▸ **Written problem**
Find the lines that hold the word "node" and return them.

▸ **Source excerpt**
__________

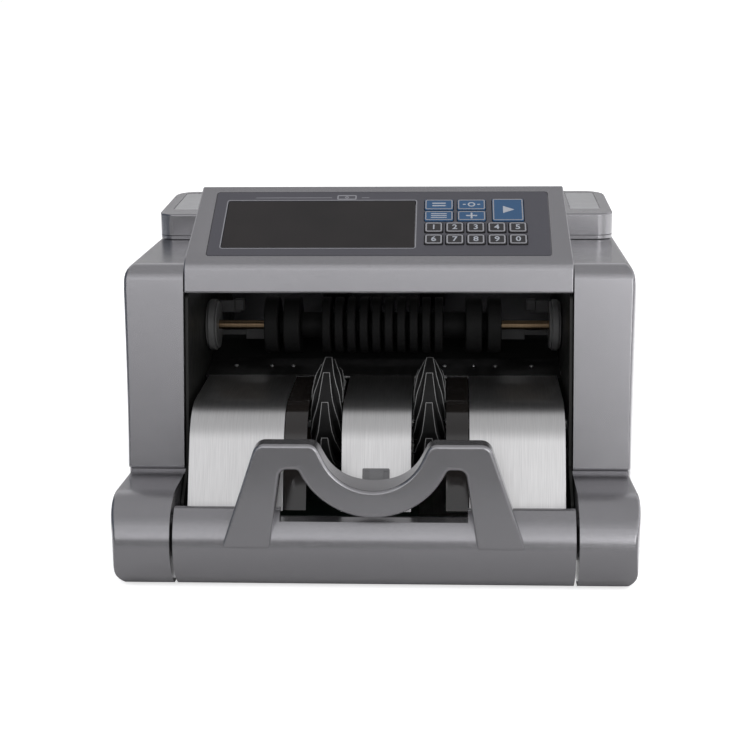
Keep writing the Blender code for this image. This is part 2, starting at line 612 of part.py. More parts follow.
def rotors():
    shaft = turned("impeller_shaft", [(-103, 0), (-103, SHAFT_R), (114, SHAFT_R), (114, 0)], IMPELLER, STEEL, 16)
    axis_here(shaft, 0, *IMPELLER)
    turned("impeller_pulley", pulley(PULLEY_X, PULLEY_R["impeller"], SHAFT_R + GAP), IMPELLER, WHITE)
    for name, side in (("left_impeller", -1), ("right_impeller", 1)):
        impeller(name, side * IMPELLER_X)
    shaft_with_pulley("transport_shaft", TRANSPORT, THIN_SHAFT_R, -103, PULLEY_R["transport"], BRASS)
    transport_roller()
    for name, low in (("left_end_disc", -97.5), ("right_end_disc", 91.5)):
        turned(name, sleeve(THIN_SHAFT_R + GAP, [(low, low + 6, 14.2)]), TRANSPORT, WHITE)
    shaft_with_pulley("feed_shaft", FEED, SHAFT_R, -103, PULLEY_R["feed"], STEEL)
    for name, side in (("left_feed_roller", -1), ("right_feed_roller", 1)):
        x = side * FEED_X
        turned(name, sleeve(SHAFT_R + GAP, [(x - 7, x + 7, FEED_R)]), FEED, RUBBER)
    radius = PULLEY_R["motor"]
    low, high = PULLEY_X, PULLEY_X + PULLEY_WIDTH
    profile = [(87, 0), (87, THIN_SHAFT_R), (low - 0.9, THIN_SHAFT_R), (low - 0.9, radius + 1.6),
               (low, radius + 1.6), (low, radius), (high, radius), (high, radius + 1.6),
               (high + 0.9, radius + 1.6), (high + 0.9, 0)]
    motor_pulley = turned("motor_pulley", profile, MOTOR, WHITE)
    axis_here(motor_pulley, 0, *MOTOR)


def drive_belt():
    """Flat belt: the band between two hulls drawn round the four pulleys."""
    hulls = []
    wheels = (("impeller", IMPELLER), ("transport", TRANSPORT), ("feed", FEED), ("motor", MOTOR))
    for grow in (GAP, GAP + BELT_THICKNESS):
        points = []
        for name, centre in wheels:
            points += circle(centre, PULLEY_R[name] + grow, 32)
        hulls.append([points[index] for index in geometry.convex_hull_2d(points)])
    prism("drive_belt", [hulls[1], hulls[0]], PULLEY_X + 1, PULLEY_X + PULLEY_WIDTH - 1, RUBBER)


# ---------------------------------------------------------------- electrics and rear
def electrics():
    body = [(20, 0), (20, 18), (22, 20), (80, 20), (82, 18), (82, 8), (85, 8), (85, 0)]
    turned("main_motor", body, MOTOR, DARK_STEEL)
    core = box("transformer", (-88, -28), (58, 98), (6.4, 46), DARK_STEEL, bevel=1.0)
    coil = box("coil", (-78, -38), (52, 104), (12, 41), COPPER, bevel=3.0)
    combine(core, coil, "UNION")
    board = box("main_board", (-90, 20), (-58, 42), (11, 12.6), BOARD)
    for x, y, size in ((-70, -30, 12), (-40, -10, 18), (-10, 20, 14)):
        combine(board, box("chip", (x, x + size), (y, y + size), (12, 16)), "UNION")


def rear():
    opening = rectangle(48, 76, 20, 40, 0.4)
    switch = rectangle(51.5, 72.5, 46, 60, 1)
    vents = [rectangle(-78 + 9 * slot, -74.5 + 9 * slot, 42, 76, 1.7) for slot in range(12)]
    edge = rectangle(-99.6, 99.6, 8, 151.5, 2)
    prism("rear_cover", [edge, opening, switch, *vents], 115.2, 117.6, SILVER, "xz")
    inlet = prism("power_inlet", [rectangle(44.5, 79.5, 17, 43, 3)], 117.95, 119.4, BLACK, "xz")
    combine(inlet, box("inlet_body", (48.6, 75.4), (97, 118.5), (20.6, 39.4), BLACK), "UNION")
    combine(inlet, box("socket", (50.6, 73.4), (101, 125), (22.4, 37.6), BLACK), "DIFFERENCE")
    rocker = [(-5.5, -6.5), (1.6, -6.0), (0.4, 0), (1.6, 6.0), (-5.5, 6.5)]
    tilt = math.radians(6)
    outline = [(117.0 + y * math.cos(tilt) - z * math.sin(tilt),
                53 + y * math.sin(tilt) + z * math.cos(tilt)) for y, z in rocker]
    switch_piece = prism("power_rocker", [outline], 52, 72, BLACK)
    axis_here(switch_piece, 62, 114.5, 53)


base_and_frames()
side_panel("left_side_panel", -1)
side_panel("right_side_panel", 1)
front_base_cover()
note_stopper()
control_panel_cover()
panel_pieces()
hopper()
stacker()
rotors()
drive_belt()
electrics()
rear()
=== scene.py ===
"""Banknote counting machine: the looks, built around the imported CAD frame.

Frame: X to the right, Y to the back, Z up, metres. Sizes below are in millimetres.
"""

import math

import bmesh
import bpy
from mathutils import Matrix, Vector


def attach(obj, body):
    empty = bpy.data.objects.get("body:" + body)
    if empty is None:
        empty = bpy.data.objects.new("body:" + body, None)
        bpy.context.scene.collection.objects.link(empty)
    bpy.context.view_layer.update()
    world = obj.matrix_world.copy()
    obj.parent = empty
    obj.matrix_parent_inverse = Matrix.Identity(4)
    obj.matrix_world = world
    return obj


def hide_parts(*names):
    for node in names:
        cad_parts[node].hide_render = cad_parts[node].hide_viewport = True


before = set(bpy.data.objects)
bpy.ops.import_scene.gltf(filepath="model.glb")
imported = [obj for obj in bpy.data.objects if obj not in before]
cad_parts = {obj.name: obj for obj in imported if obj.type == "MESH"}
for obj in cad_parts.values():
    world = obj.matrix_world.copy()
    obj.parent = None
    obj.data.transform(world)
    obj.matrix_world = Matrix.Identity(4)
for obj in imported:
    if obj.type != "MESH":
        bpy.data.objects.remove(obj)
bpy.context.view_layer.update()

MM = 0.001
SCENE = bpy.context.scene
PLANES = {
    "yz": Matrix(((0, 0, 1), (1, 0, 0), (0, 1, 0))).to_4x4(),
    "xz": Matrix(((1, 0, 0), (0, 0, -1), (0, 1, 0))).to_4x4(),
    "xy": Matrix.Identity(4),
}


# ------------------------------------------------------------------ outlines
def rounded(corners, step=8.0):
    """Points of a closed outline whose corners (x, y, radius) are rounded with arcs."""
    points = []
    count = len(corners)
    for index, (x, y, radius) in enumerate(corners):
        here = Vector((x, y))
        if radius <= 0:
            points.append(here)
            continue
        before = (Vector(corners[index - 1][:2]) - here).normalized()
        after = (Vector(corners[(index + 1) % count][:2]) - here).normalized()
        opening = before.angle(after)
        turn = math.pi - opening
        centre = here + (before + after).normalized() * (radius / math.sin(opening / 2))
        start = here + before * (radius / math.tan(opening / 2)) - centre
        side = 1 if before.x * after.y - before.y * after.x < 0 else -1
        pieces = max(2, math.ceil(math.degrees(turn) / step))
        for piece in range(pieces + 1):
            angle = side * turn * piece / pieces
            cos, sin = math.cos(angle), math.sin(angle)
            points.append(centre + Vector((start.x * cos - start.y * sin, start.x * sin + start.y * cos)))
    return points


def arc(centre, radius, start, end, pieces):
    """Points on an arc; angles in degrees, 0 towards +first axis, counter-clockwise."""
    points = []
    for piece in range(pieces + 1):
        angle = math.radians(start + (end - start) * piece / pieces)
        points.append(Vector((centre[0] + radius * math.cos(angle), centre[1] + radius * math.sin(angle))))
    return points


def circle(centre, radius, pieces=48):
    return arc(centre, radius, 0, 360 - 360 / pieces, pieces - 1)


def rectangle(left, right, bottom, top, radius=0.0):
    corners = [(left, bottom), (right, bottom), (right, top), (left, top)]
    return rounded([(x, y, radius) for x, y in corners], 15)


def mirrored(points):
    """The same corners on the other side, in the opposite order."""
    return [(-point[0], *point[1:]) for point in reversed(points)]


# ------------------------------------------------------------------ meshes
def add_object(name, mesh, matrix=None):
    made = bpy.data.objects.new(name, mesh)
    SCENE.collection.objects.link(made)
    if matrix is not None:
        made.matrix_world = matrix
    return made


def evaluated(source, name):
    """A plain mesh object, welded and facing out, in place of an object with modifiers."""
    bpy.context.view_layer.update()
    mesh = bpy.data.meshes.new_from_object(source.evaluated_get(bpy.context.evaluated_depsgraph_get()))
    mesh.transform(source.matrix_world)
    bpy.data.objects.remove(source)
    work = bmesh.new()
    work.from_mesh(mesh)
    bmesh.ops.remove_doubles(work, verts=work.verts, dist=0.000004)
    bmesh.ops.recalc_face_normals(work, faces=work.faces)
    work.to_mesh(mesh)
    work.free()
    mesh.name = name
    return add_object(name, mesh)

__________

▸ **Answer below**
    for node in names:
        cad_parts[node].hide_render = cad_parts[node].hide_viewport = True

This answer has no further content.